Мой новый начальник И.И. Вольман был одним из инженеров номерного НИИ – разработчиков РУС-2 и РУС-2с, которым в июне-августе 1941 года было поручено собирать станции РУС-2с прямо на боевых позициях из деталей, оставшихся не вывезенными при эвакуации НИИ в Барнаул. Потом они оказались уже военнослужащими на собранных ими станциях. Это были специалисты без ученых степеней, но я не мог не заметить, что многие из них по своей квалификации и по научному вкладу в создание РУСов не уступают дипломированным кандидатам наук. Вольман принадлежал именно к этой категории недипломированных ученых, успешно занимавшихся сверхсекретными разработками и не помышлявших о диссертациях. Он был автором и руководителем разработки антенных устройств для РУСов и в 1943 году стал лауреатом Сталинской премии в составе коллектива разработчиков РУСов (Слепушкин А.Б., Тихомиров В.В., Леонов Л.В., Вольман И.И., Михалевич Д.С., Зубков И.Т.).

Как первоклассный антенщик, Вольман помог мне овладеть методами настройки антенно-фидерных устройств с применением реактивных короткозамкнутых шлейфов. Я же поделился с ним результатами своих изысканий, выявивших в МРУ скрытые от нас англичанами потенциальные возможности определения высоты самолетов, показал формульно-математическое решение этой задачи, предложил вдвоем заняться этим делом в двух направлениях: 1) рассчитать, построить на ватмане и задействовать на МРУ-105 семейства кривых (номограммы) для прямоотсчетного определения высоты самолетов и 2) продумать пути доработок РУСов с целью внедрения в них измерения высоты самолетов. Первая часть задачи была выполнена очень быстро, МРУ-105 стали определять все три координаты целей (азимут, дальность, высота), и это вызвало настоящий бум предложений по созданию «высотных приставок» для РУСов. Для облегчения этой задачи полковым изобретателям мною по заданию командования были изложены физико-математические принципы определения высоты самолетов в радиолокаторах с двухъярусными приемными антеннами. Майор Соловьев размножил этот документ и разослал по расчетам в качестве инструкции за своей подписью как замкомандира части.

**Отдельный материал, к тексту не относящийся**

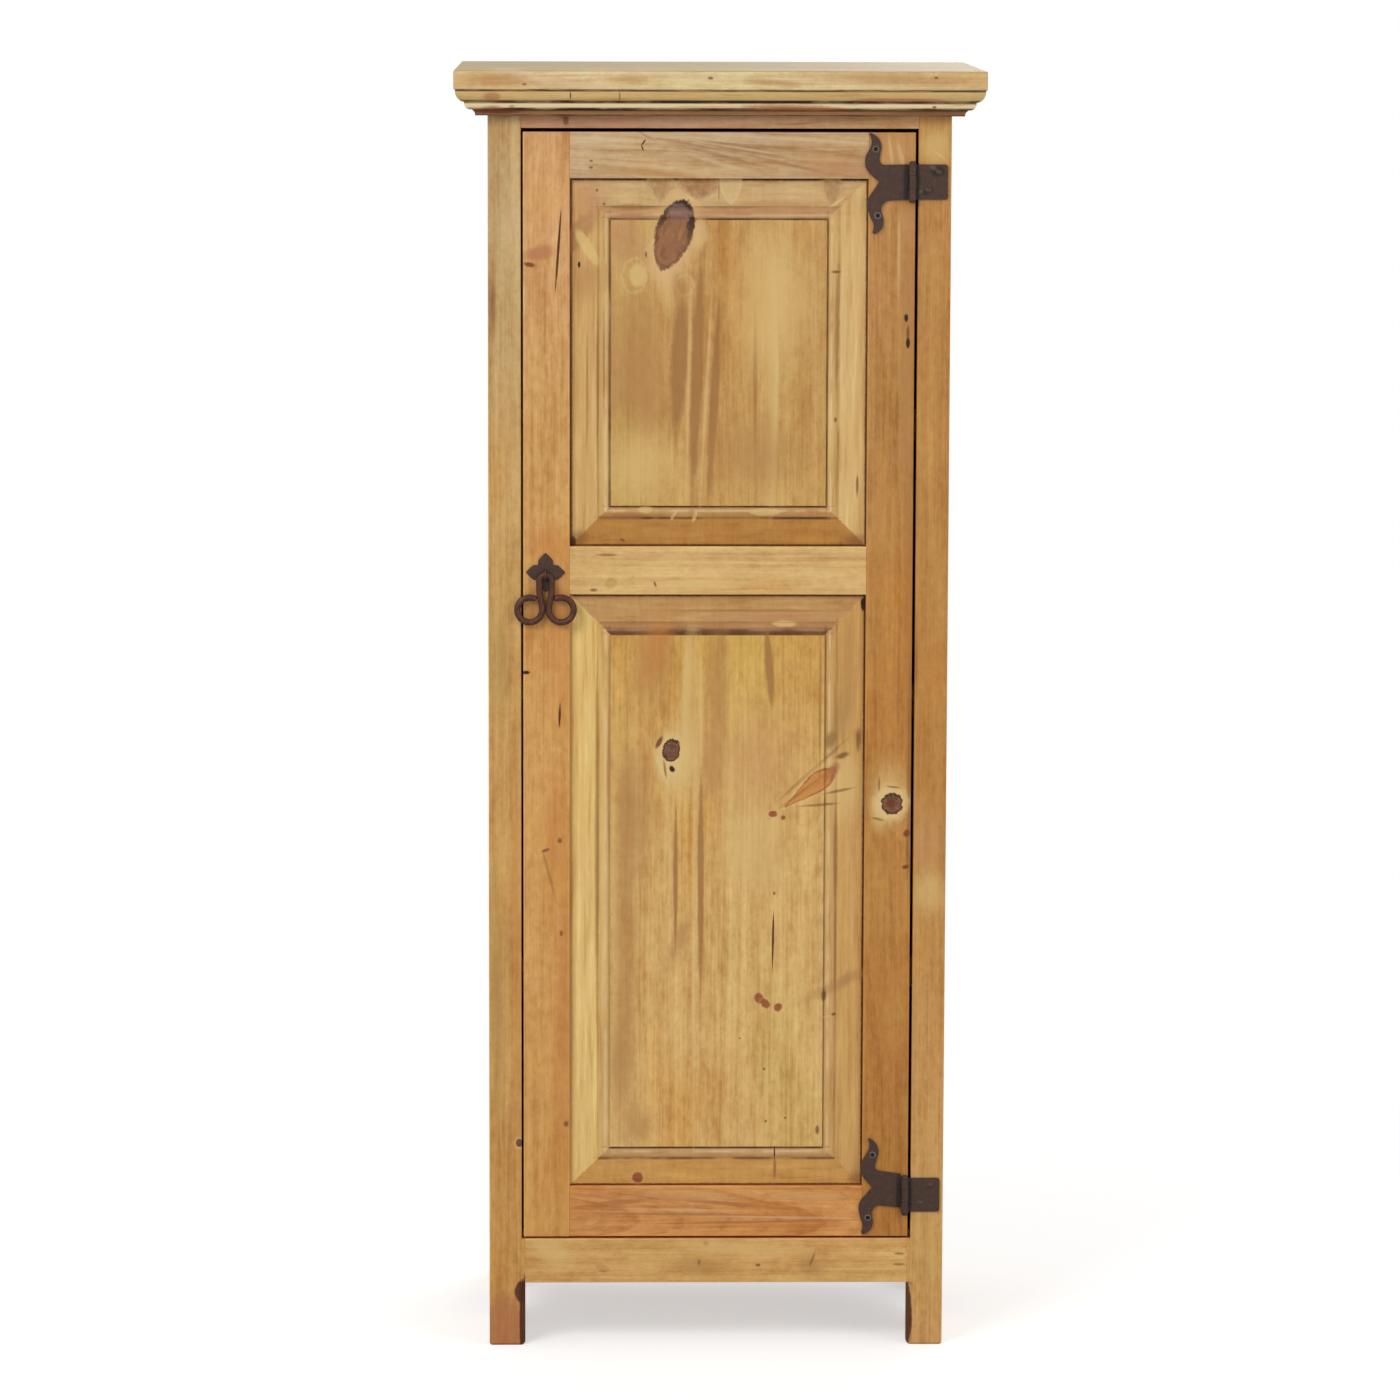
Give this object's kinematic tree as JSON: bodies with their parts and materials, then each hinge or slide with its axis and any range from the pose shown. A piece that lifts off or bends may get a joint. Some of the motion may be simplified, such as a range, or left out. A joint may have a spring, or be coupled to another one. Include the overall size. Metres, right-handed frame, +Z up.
{
  "type": "storage cabinet",
  "caption": "Tall narrow storage cabinet of solid pine: one inset door with raised panels, surface hinges, a swinging ring pull, a moulded cornice and shelves inside.",
  "frame": {"origin": "on the floor, under the centre of the top's outline", "axes": "+X to the right seen from the front, +Y to the back, +Z up; the door faces -Y"},
  "size_m": [0.613, 0.42, 1.505],
  "materials": {
    "pine_top": "satin",
    "pine_case": "satin",
    "pine_door": "satin",
    "pine_panel": "satin",
    "pine_inside": "matte",
    "wrought_iron": "satin",
    "catch_plastic": "matte",
    "zinc_plate": "satin"
  },
  "bodies": {
    "carcass": {"back_board_1": "pine_inside", "back_board_2": "pine_inside", "back_board_3": "pine_inside", "back_board_4": "pine_inside", "back_board_5": "pine_inside", "back_rail_bottom": "pine_inside", "back_rail_top": "pine_inside", "catch_body": "catch_plastic", "catch_screws": "zinc_plate", "cornice_front": "pine_top", "cornice_left": "pine_top", "cornice_right": "pine_top", "face_rail_bottom": "pine_case", "face_rail_top": "pine_case", "face_stile_left": "pine_case", "face_stile_right": "pine_case", "floor_board": "pine_inside", "floor_cleat_left": "pine_inside", "floor_cleat_right": "pine_inside", "hinge_frame_nails": "wrought_iron", "hinge_lower_frame_leaf": "wrought_iron", "hinge_lower_pin": "wrought_iron", "hinge_upper_frame_leaf": "wrought_iron", "hinge_upper_pin": "wrought_iron", "shelf_cleat_lower_left": "pine_inside", "shelf_cleat_lower_right": "pine_inside", "shelf_cleat_middle_left": "pine_inside", "shelf_cleat_middle_right": "pine_inside", "shelf_cleat_upper_left": "pine_inside", "shelf_cleat_upper_right": "pine_inside", "shelf_lower": "pine_inside", "shelf_middle": "pine_inside", "shelf_upper": "pine_inside", "side_left_front_plank": "pine_case", "side_left_middle_plank": "pine_case", "side_left_rear_plank": "pine_case", "side_right_front_plank": "pine_case", "side_right_middle_plank": "pine_case", "side_right_rear_plank": "pine_case", "top_board_front": "pine_top", "top_board_middle": "pine_top", "top_board_rear": "pine_top"},
    "door": {"catch_strike": "zinc_plate", "catch_strike_screw": "zinc_plate", "door_panel_lower": "pine_panel", "door_panel_upper": "pine_panel", "door_rail_bottom": "pine_door", "door_rail_middle": "pine_door", "door_rail_top": "pine_door", "door_stile_left": "pine_door", "door_stile_right": "pine_door", "hinge_door_screws": "wrought_iron", "hinge_lower_door_leaf": "wrought_iron", "hinge_upper_door_leaf": "wrought_iron", "pull_plate": "wrought_iron", "pull_staple": "wrought_iron"},
    "pull": {"pull_drop": "wrought_iron"}
  },
  "joints": [
    {"name": "door_hinge", "type": "hinge", "parent": "carcass", "child": "door", "pos_m": [0.2228, -0.177, 0.7825], "axis": [0, 0, 1], "range_deg": [0, 175]},
    {"name": "pull_swing", "type": "hinge", "parent": "door", "child": "pull", "pos_m": [-0.2014, -0.1788, 0.92], "axis": [-1, 0, 0], "range_deg": [0, 170]}
  ]
}
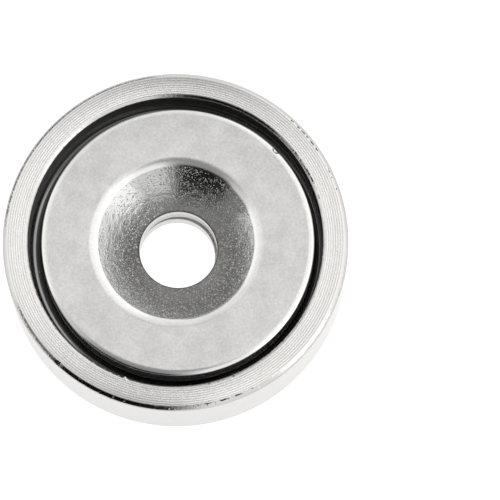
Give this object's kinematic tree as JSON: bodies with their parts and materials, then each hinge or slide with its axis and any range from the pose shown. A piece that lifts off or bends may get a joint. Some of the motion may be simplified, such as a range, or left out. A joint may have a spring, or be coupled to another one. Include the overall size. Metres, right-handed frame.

Однако я держался в стороне от бума с высотными приставками, поднятого инженерами рот РУС-2 и РУС-2с и инженером батальона, так как считал, что радикальное аппаратурное решение задачи невозможно осуществить силами батальонной мастерской и боевых расчетов, ибо они не в состоянии создать ни гониометр, ни двухъярусную вращающуюся антенну с общим редуктором и раздельными по каждому ярусу токосъемниками и фидерами. Это хорошо понимал и Вольман, но, тем не менее, он участвовал вместе с другими инженерами в создании «батальонных» высотных приставок. На одном из совместных с Н.И. Кабановым и Б.И. Молодовым предложений он даже написал (на обороте одного из листов): «Без рыбы и рак рыба». Метод гониометрического сравнения высокочастотных сигналов, одновременно принимаемых верхней и нижней антеннами, в приставках заменялся измерениями амплитуд сигналов на экране отметчика по целлулоидной шкале поочередно (а не одновременно!) от верхней и нижней антенн и последующим вычислением отношения этих амплитуд, необходимого для определения угла места цели. Неодновременность измерений сравниваемых сигналов, быстро меняющихся во времени, исключала возможность точного определения угла места, а значит, и высоты цели. В этом же документе Вольман называл ожидаемую ошибку по высоте 500–700 метров, но на самом деле она была гораздо выше. Например, в «Замечаниях начальника отдела разведки и ВНОС по работе станций РО при прохождении самолета противника в ночь с 14 на 15.08.1944 года» отмечается (ЦАМО, ф. ОМА оп. 208929с, д. № 6 за 1944 год):

«…2. Высоту цели станции определяли разноречиво: РО Балабаново – 1000 м, РО Серпухов одновременно – 3500 м; на другом участке РО Юхнов – 2000 м, одновременно РО Можайск – 5000 м; на выходе цели РО Юхнов – 2000 м, РО Ржев – 2500 м, РО Вязьма – 4000 м».

Командование 18-го радиополка ВНОС отреагировало на эти замечания приказом от 24 августа 1944 года, в котором, в частности, говорилось:

«…Неточности показаний о высоте, выходящие за пределы ТТД, допускают станции Балабаново, Новосельцева, Можайск, Кашира. Не пользуются высотной приставкой, высоту определяют по входу в зону обнаружения и по выходу… Перечисленные недочеты настолько серьезны, что граничат со срывом боевой работы и характеризуют, во-первых, ослабление бдительности отдельных офицеров и, во-вторых, ослабление работы технического состава по надзору за техникой и по освоению своих же усовершенствований…».